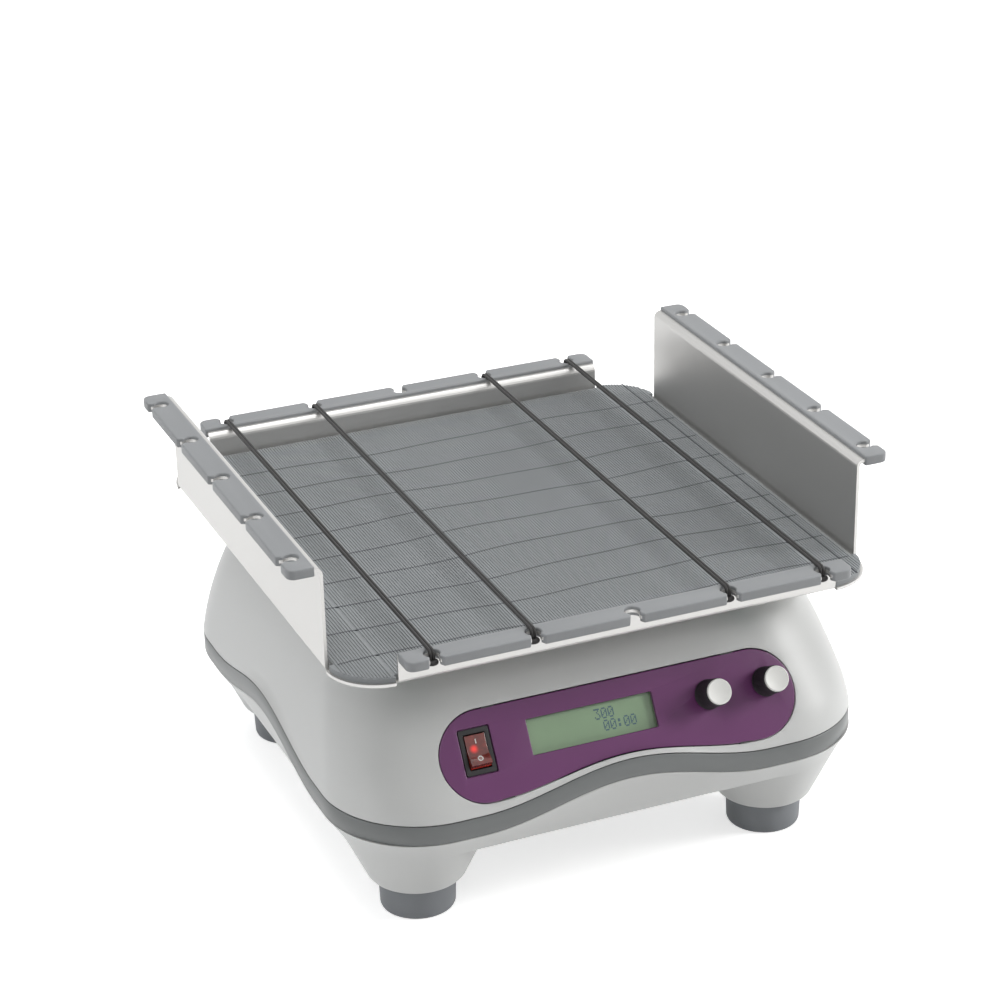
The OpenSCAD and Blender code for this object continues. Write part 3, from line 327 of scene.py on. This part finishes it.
MATS["red"] = lit_red()
SLOT_MATS = {
    "shell": "shell", "trim": "trim", "foot_rubber": "foot", "edging_rubber": "edging", "mat_rubber": "mat",
    "band_rubber": "band", "tray_sheet": "tray", "panel": "purple", "display": "lcd",
    "black_plastic": "black", "red_rocker": "red", "silver_cap": "silver", "pad": "pad", "steel": "steel",
    "zinc": "zinc", "castings": "cast", "iron": "iron", "circuit": "board", "belt": "belt",
}
for part in frame["record"]["subparts"]:
    me = nodes[part["node"]].data
    me.materials.clear()
    me.materials.append(MATS[SLOT_MATS[part["material_slot"]]])


# Mesh helpers

def place(obj, body, slot, *replaced):
    """Give a piece its body, and hide the CAD nodes that it stands in for; slot is not used."""
    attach(obj, body)
    if replaced:
        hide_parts(*replaced)


def new_object(name, verts, faces, mat, angle=30):
    me = bpy.data.meshes.new(name)
    me.from_pydata([Vector(v) * MM for v in verts], [], faces)
    me.validate()
    obj = bpy.data.objects.new(name, me)
    scene.collection.objects.link(obj)
    me.materials.append(MATS[mat])
    outward(obj)
    smooth(obj, angle)
    return obj


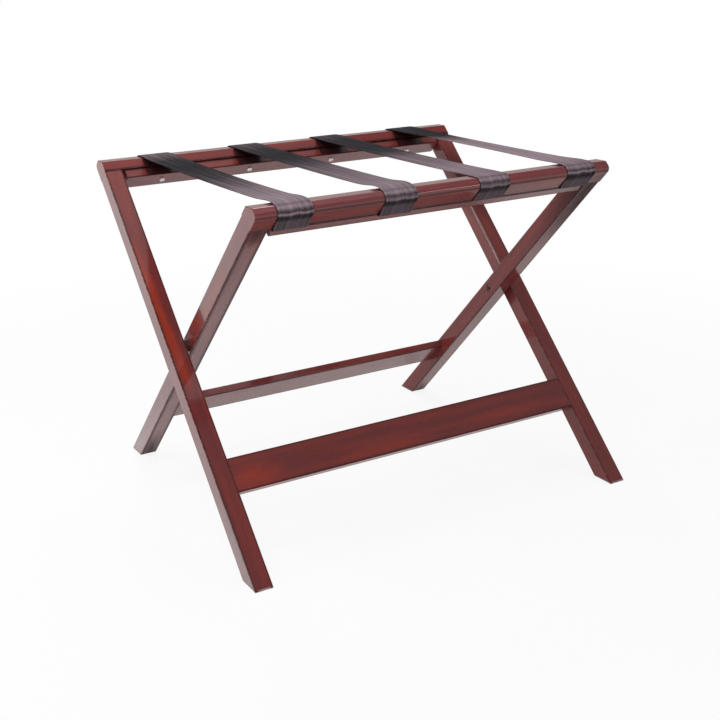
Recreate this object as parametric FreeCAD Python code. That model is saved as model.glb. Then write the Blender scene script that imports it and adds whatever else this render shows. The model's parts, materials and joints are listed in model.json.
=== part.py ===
import FreeCAD, Part
import math
import os

# Folding luggage rack: two wooden frames that cross like scissors on two pivot bolts, and four
# webbing straps over their top rails that stop the frames from opening further.
#
# Row axes: X along the top rails, Y to the back, Z up, origin on the floor under the pivot.
# Outer frame: legs lean from the floor at the front up to the back top rail.
# Inner frame: the same frame, narrower, turned half round, so its rail is at the front.
#
# Each frame is drawn flat in its own axes and then stood up:
#   x  along the rail,  y  up along the leg from the pivot,  z  out of the leg's upper face.

# ---- driving dimensions, mm ------------------------------------------------------------------

LEAN_DEG = 45.8             # between the legs and the floor, rack open
OVERALL_WIDTH = 600.0       # over the outer legs
LEG_WIDTH = 26.0            # along the rails
LEG_DEPTH = 25.0            # across the frame's plane
LEG_BELOW_PIVOT = 337.0     # along the leg's middle line, pivot to floor
LEG_ABOVE_PIVOT = 288.5     # along the leg's middle line, pivot to the rail's seat
EASED_EDGE = 1.2            # rounding on the long edges of the wood
FOOT_CHAMFER = 1.0

RAIL_HEIGHT = 29.0          # along the leg
RAIL_DEPTH = 27.5           # across the frame's plane, a little proud of the legs on both faces
RAIL_TOP_CUT = 13.75        # how far the level top face runs into the rail's depth
RAIL_NOSE_RADIUS = 7.0      # the rail's outermost long edge
RAIL_TOP_RADIUS = 4.5       # the level top's outer edge, where the webbing bends
RAIL_INNER_RADIUS = 1.5     # the level top's inner edge
RAIL_END_CHAMFER = 0.8      # round the rail's end faces, above the seat

STRIP_HEIGHT = 14.0         # along the leg
STRIP_DEPTH = 26.0
STRIP_END_GAP = 4.0         # strip's end to the leg
CLAMP_GAP = 2.0             # rail to strip, where the webbing is held

BOARD_HEIGHT = 48.0         # along the leg
BOARD_THICKNESS = 12.0
BOARD_RECESS = 1.0          # board's face below the leg's upper face
BOARD_EDGE_RADIUS = 1.5
FRONT_BOARD_BELOW_PIVOT = 196.5     # middle of the board, along the leg
BACK_BOARD_BELOW_PIVOT = 205.5

BOARD_TENON_THICKNESS = 7.0         # on each end of a board, let into the leg
BOARD_TENON_LENGTH = 14.0
LEG_TENON_THICKNESS = 9.0           # on the top of each leg, let into the rail
LEG_TENON_LENGTH = 16.0
TENON_SHOULDER = 5.0        # from the piece's edge to its tenon's edge
MORTISE_END_ROOM = 1.0      # glue room beyond a tenon

STRAP_COUNT = 4
STRAP_WIDTH = 51.0
STRAP_TO_LEG = 2.0          # outermost strap's edge to the inner frame's legs
STRAP_THICKNESS = 1.4
STRAP_CLEARANCE = 0.3       # webbing to wood
STRAP_TAIL = 21.0           # webbing inside the clamp, from the rail's outer face

PIVOT_GAP = 6.0             # between crossing legs
BOLT_RADIUS = 3.0
BOLT_LENGTH = 40.0          # under the head
BOLT_HEAD_RADIUS = 5.0
BOLT_HEAD_HEIGHT = 6.0
BOLT_SOCKET_ACROSS_FLATS = 5.0
BOLT_SOCKET_DEPTH = 3.0
BOLT_HEAD_SUNK = 0.9        # head's top below the leg's face
HEAD_SIDE_CLEARANCE = 0.4
RUNNING_CLEARANCE = 0.05    # radial, on the bolt
FACE_CLEARANCE = 0.1        # between faces that turn past each other

INSERT_RADIUS = 5.0
INSERT_LENGTH = 13.0
INSERT_BORE_CLEARANCE = 0.4         # radial, hole for the bolt's end beyond the insert
BOLT_END_ROOM = 2.0         # hole beyond the bolt's end
SPACER_RADIUS = 8.0

GLUE_CLEARANCE = 0.05       # glued or screwed pieces in their holes

SCREW_RADIUS = 2.1
SCREW_LENGTH = 30.0         # under the head
SCREW_END_ROOM = 1.0        # pilot hole beyond the screw
SCREW_HEAD_RADIUS = 3.9
SCREW_HEAD_HEIGHT = 2.4
SCREW_THROUGH_CLEARANCE = 0.2       # radial, in the strip

# ---- sizes worked out ------------------------------------------------------------------------

LEAN = math.radians(LEAN_DEG)
PIVOT_HEIGHT = LEG_BELOW_PIVOT * math.sin(LEAN)
INNER_WIDTH = OVERALL_WIDTH - 2 * LEG_WIDTH - 2 * PIVOT_GAP
RAIL_TOP = LEG_ABOVE_PIVOT + RAIL_HEIGHT
STRIP_TOP = LEG_ABOVE_PIVOT - CLAMP_GAP
STRIP_BOTTOM = STRIP_TOP - STRIP_HEIGHT
NOSE = -RAIL_DEPTH / 2                      # z of the rail's outer face, away from the upper face
TOP_CUT_DROP = RAIL_TOP_CUT / math.tan(LEAN)
BOLT_HOLE_RADIUS = BOLT_RADIUS + RUNNING_CLEARANCE
COUNTERBORE_RADIUS = BOLT_HEAD_RADIUS + HEAD_SIDE_CLEARANCE
COUNTERBORE_DEPTH = BOLT_HEAD_SUNK + BOLT_HEAD_HEIGHT + FACE_CLEARANCE
PILOT_DEPTH = SCREW_LENGTH - STRIP_HEIGHT - CLAMP_GAP + SCREW_END_ROOM
INNER_CLEAR_WIDTH = INNER_WIDTH - 2 * LEG_WIDTH
STRAP_PITCH = (INNER_CLEAR_WIDTH - 2 * STRAP_TO_LEG - STRAP_WIDTH) / (STRAP_COUNT - 1)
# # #
_WHAT YOU WILL DO_
Reproduce every record above exactly as it appears.

_OUTPUT OF THE EXERCISE_
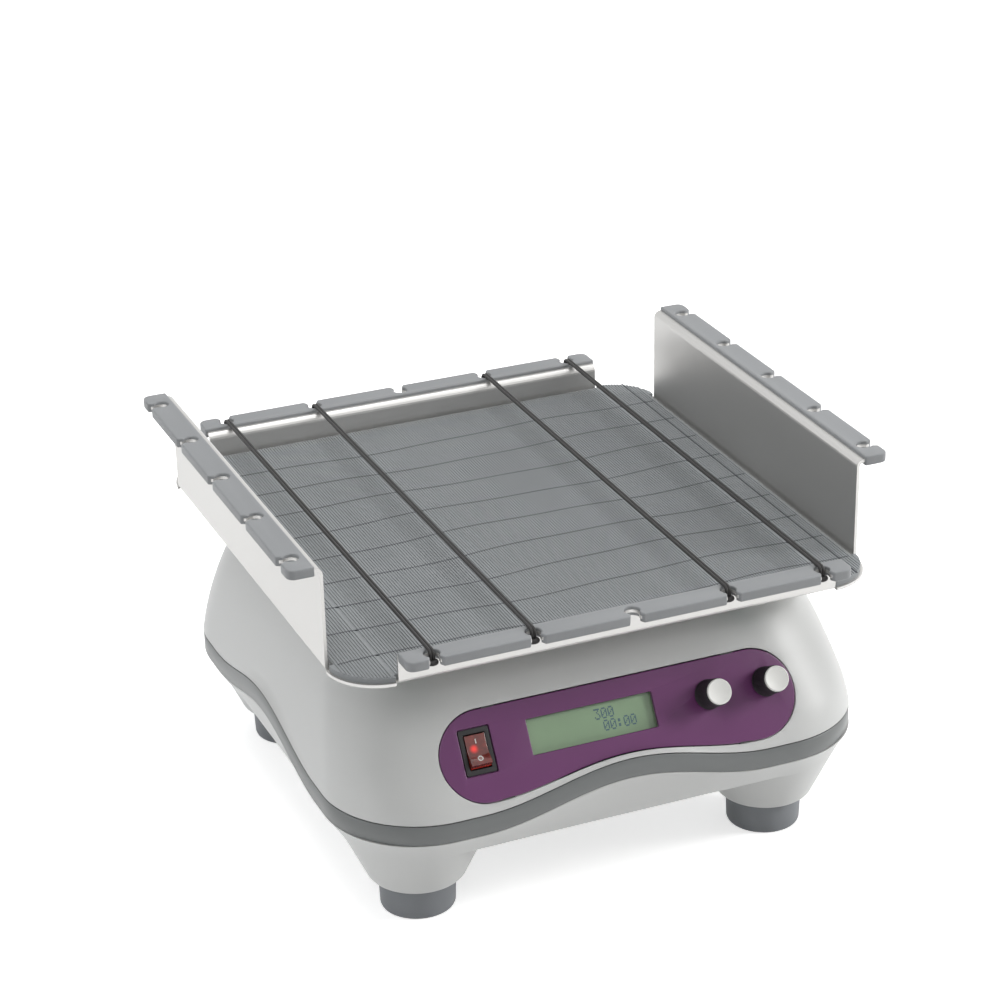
The OpenSCAD and Blender code for this object continues. Write part 3, from line 327 of scene.py on. This part finishes it.
MATS["red"] = lit_red()
SLOT_MATS = {
    "shell": "shell", "trim": "trim", "foot_rubber": "foot", "edging_rubber": "edging", "mat_rubber": "mat",
    "band_rubber": "band", "tray_sheet": "tray", "panel": "purple", "display": "lcd",
    "black_plastic": "black", "red_rocker": "red", "silver_cap": "silver", "pad": "pad", "steel": "steel",
    "zinc": "zinc", "castings": "cast", "iron": "iron", "circuit": "board", "belt": "belt",
}
for part in frame["record"]["subparts"]:
    me = nodes[part["node"]].data
    me.materials.clear()
    me.materials.append(MATS[SLOT_MATS[part["material_slot"]]])


# Mesh helpers

def place(obj, body, slot, *replaced):
    """Give a piece its body, and hide the CAD nodes that it stands in for; slot is not used."""
    attach(obj, body)
    if replaced:
        hide_parts(*replaced)


def new_object(name, verts, faces, mat, angle=30):
    me = bpy.data.meshes.new(name)
    me.from_pydata([Vector(v) * MM for v in verts], [], faces)
    me.validate()
    obj = bpy.data.objects.new(name, me)
    scene.collection.objects.link(obj)
    me.materials.append(MATS[mat])
    outward(obj)
    smooth(obj, angle)
    return obj


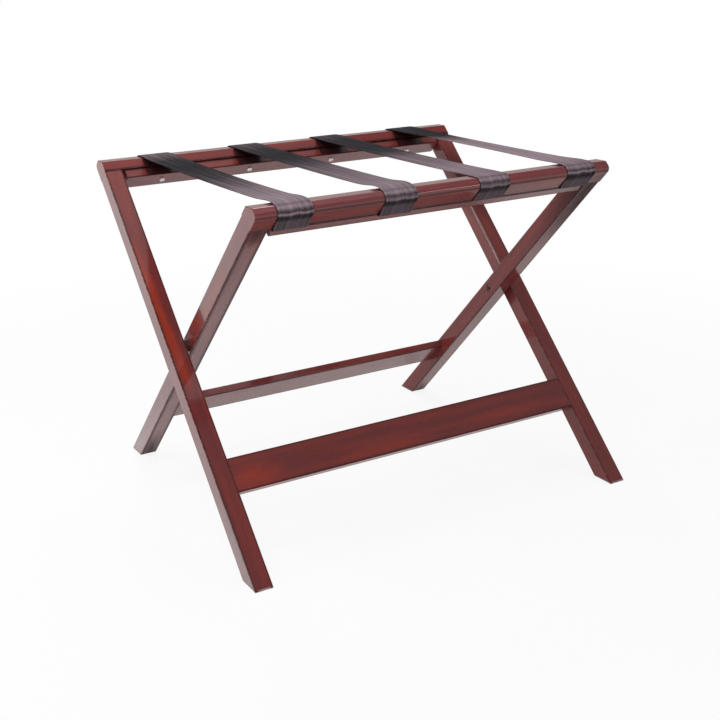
Recreate this object as parametric FreeCAD Python code. That model is saved as model.glb. Then write the Blender scene script that imports it and adds whatever else this render shows. The model's parts, materials and joints are listed in model.json.
=== part.py ===
import FreeCAD, Part
import math
import os

# Folding luggage rack: two wooden frames that cross like scissors on two pivot bolts, and four
# webbing straps over their top rails that stop the frames from opening further.
#
# Row axes: X along the top rails, Y to the back, Z up, origin on the floor under the pivot.
# Outer frame: legs lean from the floor at the front up to the back top rail.
# Inner frame: the same frame, narrower, turned half round, so its rail is at the front.
#
# Each frame is drawn flat in its own axes and then stood up:
#   x  along the rail,  y  up along the leg from the pivot,  z  out of the leg's upper face.

# ---- driving dimensions, mm ------------------------------------------------------------------

LEAN_DEG = 45.8             # between the legs and the floor, rack open
OVERALL_WIDTH = 600.0       # over the outer legs
LEG_WIDTH = 26.0            # along the rails
LEG_DEPTH = 25.0            # across the frame's plane
LEG_BELOW_PIVOT = 337.0     # along the leg's middle line, pivot to floor
LEG_ABOVE_PIVOT = 288.5     # along the leg's middle line, pivot to the rail's seat
EASED_EDGE = 1.2            # rounding on the long edges of the wood
FOOT_CHAMFER = 1.0

RAIL_HEIGHT = 29.0          # along the leg
RAIL_DEPTH = 27.5           # across the frame's plane, a little proud of the legs on both faces
RAIL_TOP_CUT = 13.75        # how far the level top face runs into the rail's depth
RAIL_NOSE_RADIUS = 7.0      # the rail's outermost long edge
RAIL_TOP_RADIUS = 4.5       # the level top's outer edge, where the webbing bends
RAIL_INNER_RADIUS = 1.5     # the level top's inner edge
RAIL_END_CHAMFER = 0.8      # round the rail's end faces, above the seat

STRIP_HEIGHT = 14.0         # along the leg
STRIP_DEPTH = 26.0
STRIP_END_GAP = 4.0         # strip's end to the leg
CLAMP_GAP = 2.0             # rail to strip, where the webbing is held

BOARD_HEIGHT = 48.0         # along the leg
BOARD_THICKNESS = 12.0
BOARD_RECESS = 1.0          # board's face below the leg's upper face
BOARD_EDGE_RADIUS = 1.5
FRONT_BOARD_BELOW_PIVOT = 196.5     # middle of the board, along the leg
BACK_BOARD_BELOW_PIVOT = 205.5

BOARD_TENON_THICKNESS = 7.0         # on each end of a board, let into the leg
BOARD_TENON_LENGTH = 14.0
LEG_TENON_THICKNESS = 9.0           # on the top of each leg, let into the rail
LEG_TENON_LENGTH = 16.0
TENON_SHOULDER = 5.0        # from the piece's edge to its tenon's edge
MORTISE_END_ROOM = 1.0      # glue room beyond a tenon

STRAP_COUNT = 4
STRAP_WIDTH = 51.0
STRAP_TO_LEG = 2.0          # outermost strap's edge to the inner frame's legs
STRAP_THICKNESS = 1.4
STRAP_CLEARANCE = 0.3       # webbing to wood
STRAP_TAIL = 21.0           # webbing inside the clamp, from the rail's outer face

PIVOT_GAP = 6.0             # between crossing legs
BOLT_RADIUS = 3.0
BOLT_LENGTH = 40.0          # under the head
BOLT_HEAD_RADIUS = 5.0
BOLT_HEAD_HEIGHT = 6.0
BOLT_SOCKET_ACROSS_FLATS = 5.0
BOLT_SOCKET_DEPTH = 3.0
BOLT_HEAD_SUNK = 0.9        # head's top below the leg's face
HEAD_SIDE_CLEARANCE = 0.4
RUNNING_CLEARANCE = 0.05    # radial, on the bolt
FACE_CLEARANCE = 0.1        # between faces that turn past each other

INSERT_RADIUS = 5.0
INSERT_LENGTH = 13.0
INSERT_BORE_CLEARANCE = 0.4         # radial, hole for the bolt's end beyond the insert
BOLT_END_ROOM = 2.0         # hole beyond the bolt's end
SPACER_RADIUS = 8.0

GLUE_CLEARANCE = 0.05       # glued or screwed pieces in their holes

SCREW_RADIUS = 2.1
SCREW_LENGTH = 30.0         # under the head
SCREW_END_ROOM = 1.0        # pilot hole beyond the screw
SCREW_HEAD_RADIUS = 3.9
SCREW_HEAD_HEIGHT = 2.4
SCREW_THROUGH_CLEARANCE = 0.2       # radial, in the strip

# ---- sizes worked out ------------------------------------------------------------------------

LEAN = math.radians(LEAN_DEG)
PIVOT_HEIGHT = LEG_BELOW_PIVOT * math.sin(LEAN)
INNER_WIDTH = OVERALL_WIDTH - 2 * LEG_WIDTH - 2 * PIVOT_GAP
RAIL_TOP = LEG_ABOVE_PIVOT + RAIL_HEIGHT
STRIP_TOP = LEG_ABOVE_PIVOT - CLAMP_GAP
STRIP_BOTTOM = STRIP_TOP - STRIP_HEIGHT
NOSE = -RAIL_DEPTH / 2                      # z of the rail's outer face, away from the upper face
TOP_CUT_DROP = RAIL_TOP_CUT / math.tan(LEAN)
BOLT_HOLE_RADIUS = BOLT_RADIUS + RUNNING_CLEARANCE
COUNTERBORE_RADIUS = BOLT_HEAD_RADIUS + HEAD_SIDE_CLEARANCE
COUNTERBORE_DEPTH = BOLT_HEAD_SUNK + BOLT_HEAD_HEIGHT + FACE_CLEARANCE
PILOT_DEPTH = SCREW_LENGTH - STRIP_HEIGHT - CLAMP_GAP + SCREW_END_ROOM
INNER_CLEAR_WIDTH = INNER_WIDTH - 2 * LEG_WIDTH
STRAP_PITCH = (INNER_CLEAR_WIDTH - 2 * STRAP_TO_LEG - STRAP_WIDTH) / (STRAP_COUNT - 1)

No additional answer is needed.